• Problem description:
Only the lines from the line with "for roller_name, roller_end, roller_side" through the line with "record = json.load(file)" should be copied, exactly as they appear, with both ends kept.

(Dataset records)
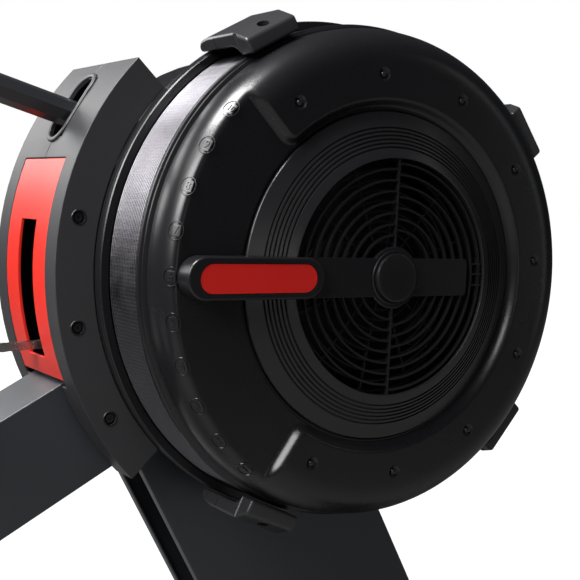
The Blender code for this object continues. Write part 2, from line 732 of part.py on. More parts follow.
def handle_grip(side):
    name = "handle_grip_right" if side > 0 else "handle_grip_left"
    knee = HANDLE_AT + RIGHT * side * 0.085
    bore, skin = 0.0098, 0.0160
    profile = [(bore, 0.010), (bore, 0.165), (0.0140, 0.165), (skin, 0.160), (skin, 0.014), (0.0140, 0.010)]
    return turned(name, profile, rubber, knee, grip_axis(side), turns=24)


def handle_hook():
    """A two-pronged rest on the beam; it is open towards the rower, so that the handle pulls off."""
    base_z = beam_top(HANDLE_X - 0.016)
    top = HANDLE_AT.z - AXLE_Z + 0.012
    outer, inner = 0.034, 0.026
    side = [(-outer, base_z - 0.02), (outer, base_z - 0.02), (outer, top), (inner, top), (inner, base_z + 0.03)]
    outline = side + [(-inner, base_z + 0.03), (-inner, top), (-outer, top)]
    place = axes(Vector((HANDLE_AT.x, 0, AXLE_Z)), Y, Z)
    hook = plate("handle_hook", [outline], -0.016, 0.020, place, black_plastic)
    notch = 0.0099
    low = HANDLE_AT - Vector((0.030, 0.05, notch))
    high = HANDLE_AT + Vector((notch, 0.05, 0.040))
    boolean(hook, box("hook_notch", low, high, helper=True))
    start, end = 0.30, 0.58
    under = [(start, beam_top(-start) + 0.0004), (end, beam_top(-end) + 0.0004), (end, -0.40), (start, -0.40)]
    boolean(hook, side_plate("hook_base_way", [under], -0.06, 0.06, helper=True))
    return hook


# Seat ----------------------------------------------------------------------------------------------

SEAT = Vector((AXLE_X + SEAT_X, 0, RAIL_TOP))
ROLLER_X, ROLLER_Y = 0.072, 0.029
ROLLER_Z = RAIL_TOP + ROLLER_R + ROLLER_GAP


def seat_carriage():
    """A pressed saddle over the rail's flange, with the rollers' two axles."""
    cheek, outer = 0.0515, 0.0555
    lip, top = RAIL_TOP - 0.034, RAIL_TOP + 0.048
    right = [(outer, lip - 0.004), (outer, top), (-outer, top), (-outer, lip - 0.004), (-0.043, lip - 0.004), (-0.043, lip)]
    left = [(-cheek, lip), (-cheek, top - 0.004), (cheek, top - 0.004), (cheek, lip), (0.043, lip), (0.043, lip - 0.004)]
    place = axes(Vector((SEAT.x, 0, 0)), Y, Z)
    saddle = plate("seat_carriage", [(right + left)[::-1]], -0.105, 0.105, place, bright_steel)
    for end in (-1, 1):
        centre = Vector((SEAT.x + end * ROLLER_X, 0, ROLLER_Z))
        pin = rod("roller_pin", centre - Y * 0.053, centre + Y * 0.053, 0.0040, sides=16)
        boolean(saddle, pin, "UNION")
    return saddle


def seat_roller(name, end, side):
    centre = Vector((SEAT.x + end * ROLLER_X, 0, ROLLER_Z)) + RIGHT * side * ROLLER_Y
    half = 0.007
    profile = [(0.0044, half), (ROLLER_R, half), (ROLLER_R, -half), (0.0044, -half)]
    return turned(name, profile, rubber, centre, Y, turns=28)


def seat_pad():
    low = SEAT + Vector((-0.115, -0.155, 0.0484))
    high = SEAT + Vector((0.125, 0.155, 0.100))
    pad = box("seat_pad", low, high, seat_skin)
    round_edges(pad, 0.018, 3)
    return pad


# Monitor -------------------------------------------------------------------------------------------

SCREEN_OUT = Vector((-math.cos(MONITOR_TILT), 0, math.sin(MONITOR_TILT)))
SCREEN_UP = Vector((math.sin(MONITOR_TILT), 0, math.cos(MONITOR_TILT)))
MONITOR = axes(at(*MONITOR_PIVOT) + SCREEN_OUT * 0.018 + SCREEN_UP * 0.045, SCREEN_UP.cross(SCREEN_OUT), SCREEN_UP)
BUTTON_X = {"button_left": -0.045, "button_middle": 0.0, "button_right": 0.045}
BUTTON_Y, BUTTON_SIZE = -0.062, (0.014, 0.007)


def monitor_arm():
    """A tube that leaves the guard's slot at twenty degrees and turns up to the monitor."""
    slope = math.tan(math.radians(20))
    start = at(ARM_PIVOT[0] + 0.008, ARM_PIVOT[1] - 0.008 * slope)
    knee = at(-0.500, ARM_PIVOT[1] + (-0.500 - ARM_PIVOT[0]) * -slope)
    end = at(MONITOR_PIVOT[0] + 0.009, MONITOR_PIVOT[1] - 0.026)
    bend = [knee.lerp(end, t) + Vector((-0.020, 0, -0.020)) * (4 * t * (1 - t)) for t in (0.25, 0.5, 0.75)]
    return tube("monitor_arm", [start, knee, *bend, end], 0.0135, frame_paint)


def monitor_housing():
    """The display's case, with a pocket for each button and the lug that tilts on the arm."""
    case = box("monitor_housing", (-0.105, -0.085, -0.018), (0.105, 0.085, 0.018), black_plastic, matrix=MONITOR)
    lug = box("monitor_lug", (-0.012, -0.052, -0.034), (0.012, -0.020, -0.015), matrix=MONITOR)
    boolean(case, lug, "UNION")
    for x in BUTTON_X.values():
        half_x, half_y = BUTTON_SIZE[0] + 0.0006, BUTTON_SIZE[1] + 0.0006
        low, high = (x - half_x, BUTTON_Y - half_y, 0.011), (x + half_x, BUTTON_Y + half_y, 0.03)
        boolean(case, box("button_way", low, high, matrix=MONITOR, helper=True))
    return case


def monitor_screen():
    return box("monitor_screen", (-0.088, -0.040, 0.0183), (0.088, 0.072, 0.0203), screen_glass, matrix=MONITOR)


def monitor_button(name, x):
    half_x, half_y = BUTTON_SIZE
    low, high = (x - half_x, BUTTON_Y - half_y, 0.0135), (x + half_x, BUTTON_Y + half_y, 0.0215)
    return box(name, low, high, red_plastic, matrix=MONITOR)


# Build ---------------------------------------------------------------------------------------------

front_leg()
main_beam()
front_foot()
rail()
rail_stop("rail_stop_front", -0.790, -0.760)
rail_stop("rail_stop_rear", RAIL_REAR, RAIL_REAR + 0.030)
rear_leg()
foot_tube("rear_foot", REAR_FOOT_X, REAR_FOOT_DEPTH, REAR_FOOT_HALF)
joint_bracket()
barrel()
side_cover()
chain_panel()
cage_back()
mesh_band()
front_cover()
vent_grille()
for clip_name, clip_angle in CLIP_ANGLES.items():
    cover_clip(clip_name, clip_angle)
for hand, hand_name in ((1, "right"), (-1, "left")):
    axle_plate(hand)
    guard_half(hand)
    foot_plate(hand)
    foot_strap(hand)
    foot_shoe("front_shoe_" + hand_name, FRONT_FOOT_X, FRONT_FOOT_DEPTH, -hand, FOOT_HALF)
    foot_shoe("rear_shoe_" + hand_name, REAR_FOOT_X, REAR_FOOT_DEPTH, -hand, REAR_FOOT_HALF)
    pivot("heel_slide_" + hand_name, at(TOE.x, TOE.z) + RIGHT * hand * FOOT_Y, heel_cup(hand))
    transport_wheel(hand)
handle_hook()

axle = rod("axle", at(0, 0) - RIGHT * 0.060, at(0, 0) + RIGHT * 0.172, 0.0100, bright_steel)
pivot("drum_axis", at(0, 0), axle, fan_rotor())
pivot("sprocket_axis", at(0, 0), drive_sprocket())
pivot("damper_axis", at(0, 0), damper_disc(), damper_lever())
pivot("handle_start", HANDLE_AT, handle_bar(), handle_grip(1), handle_grip(-1), chain_lead())
pivot("chain_mid_start", HANDLE_AT, chain_mid())
pivot("chain_tail_start", HANDLE_AT, chain_tail())
pivot("arm_axis", at(*ARM_PIVOT), monitor_arm())
pivot("monitor_axis", at(*MONITOR_PIVOT), monitor_housing(), monitor_screen())
for button_name, button_x in BUTTON_X.items():
    monitor_button(button_name, button_x)
pivot("seat_start", SEAT, seat_pad(), seat_carriage())
for roller_name, roller_end, roller_side in (
    ("roller_front_right", 1, 1),
    ("roller_front_left", 1, -1),
    ("roller_rear_right", -1, 1),
    ("roller_rear_left", -1, -1),
):
    seat_roller(roller_name, roller_end, roller_side)
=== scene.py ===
import json
import math

import bpy
import numpy as np
from mathutils import Matrix, Vector

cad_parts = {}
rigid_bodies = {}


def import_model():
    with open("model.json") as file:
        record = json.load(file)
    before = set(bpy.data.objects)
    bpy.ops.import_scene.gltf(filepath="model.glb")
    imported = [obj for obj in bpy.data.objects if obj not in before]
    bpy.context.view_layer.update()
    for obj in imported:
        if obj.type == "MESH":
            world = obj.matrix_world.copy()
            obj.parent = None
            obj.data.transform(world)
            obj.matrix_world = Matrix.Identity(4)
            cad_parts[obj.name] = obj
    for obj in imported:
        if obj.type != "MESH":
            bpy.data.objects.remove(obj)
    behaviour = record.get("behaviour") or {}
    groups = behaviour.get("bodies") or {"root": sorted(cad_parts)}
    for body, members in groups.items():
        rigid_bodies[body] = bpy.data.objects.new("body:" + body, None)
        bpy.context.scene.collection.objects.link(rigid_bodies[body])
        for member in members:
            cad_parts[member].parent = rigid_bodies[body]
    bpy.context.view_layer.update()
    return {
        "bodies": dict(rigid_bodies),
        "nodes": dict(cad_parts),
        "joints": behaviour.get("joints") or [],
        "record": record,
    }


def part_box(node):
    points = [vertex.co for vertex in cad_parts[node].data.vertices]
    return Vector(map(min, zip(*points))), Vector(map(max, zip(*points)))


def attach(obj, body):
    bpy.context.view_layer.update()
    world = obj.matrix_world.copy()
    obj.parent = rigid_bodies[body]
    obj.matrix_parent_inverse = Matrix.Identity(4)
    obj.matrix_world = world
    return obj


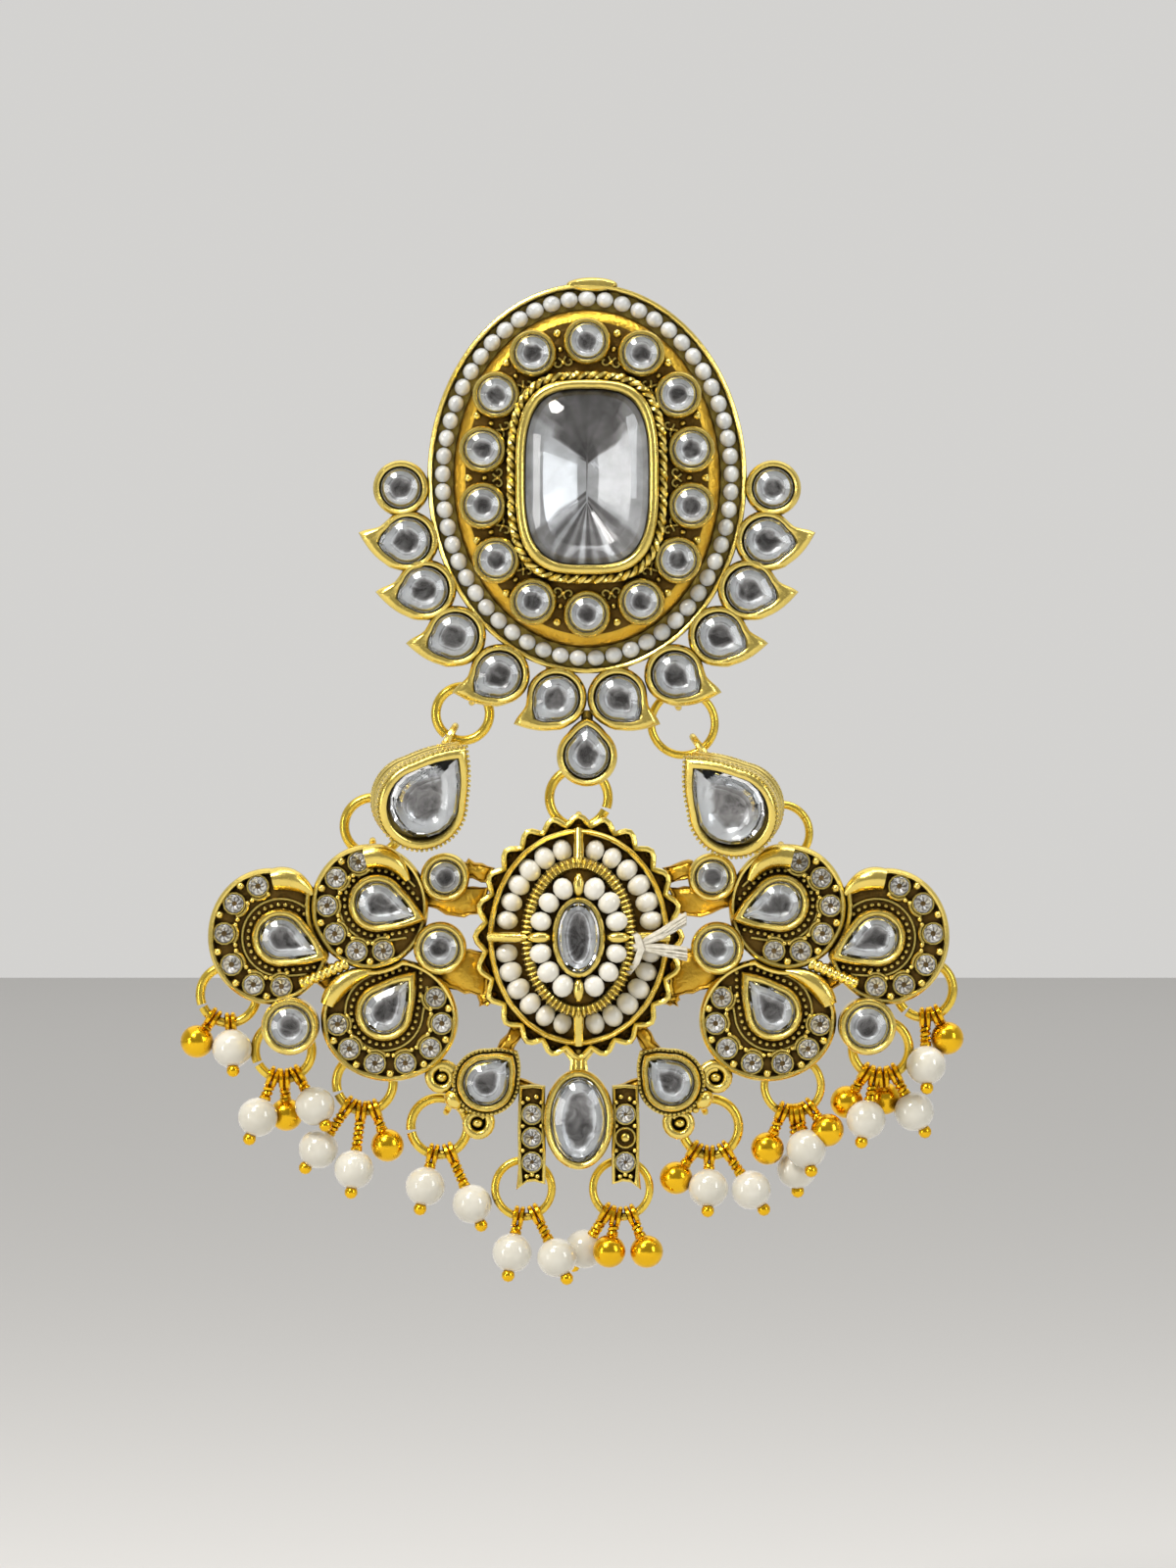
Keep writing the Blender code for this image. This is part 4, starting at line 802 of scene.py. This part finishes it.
def quarter_row(half_width, half_height, per_quarter, radius, level, gap, breadth):
    """Beads on an oval line, the same number in each quarter, with room left for the bars."""
    beads = []
    line = oval(half_width, half_height, 360)(0)
    for quarter in range(4):
        for step in range(per_quarter):
            share = quarter / 4 + (gap + (0.25 - 2 * gap) * (step + 0.5) / per_quarter)
            wobble = sin((quarter * per_quarter + step) * 7.31)
            spot, along = spaced(line, 1, share)[0]
            size = radius * (1 + 0.05 * wobble)
            beads.append(ball((spot.x * (1 + 0.012 * wobble), spot.y, level + 0.08 * wobble), size, 14, 9,
                              (0.95, breadth, 0.98), atan2(along.y, along.x)))
    return beads


outer_beads = quarter_row(7.50, 9.00, 6, 1.06, ROW_FLOOR + 1.12, gap=0.014, breadth=1.14)
inner_beads = quarter_row(4.05, 5.32, 3, 1.10, 4.30 + 1.0, gap=0.020, breadth=1.06)
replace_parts(cast("medallion_bead_row", outer_beads, [MILKY_GLASS], "drop", DROP_BENCH),
            "medallion_outer_beads")
cast("medallion_inner_bead_row", inner_beads, [MILKY_GLASS], "drop", DROP_BENCH)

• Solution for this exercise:
for roller_name, roller_end, roller_side in (
    ("roller_front_right", 1, 1),
    ("roller_front_left", 1, -1),
    ("roller_rear_right", -1, 1),
    ("roller_rear_left", -1, -1),
):
    seat_roller(roller_name, roller_end, roller_side)
=== scene.py ===
import json
import math

import bpy
import numpy as np
from mathutils import Matrix, Vector

cad_parts = {}
rigid_bodies = {}


def import_model():
    with open("model.json") as file:
        record = json.load(file)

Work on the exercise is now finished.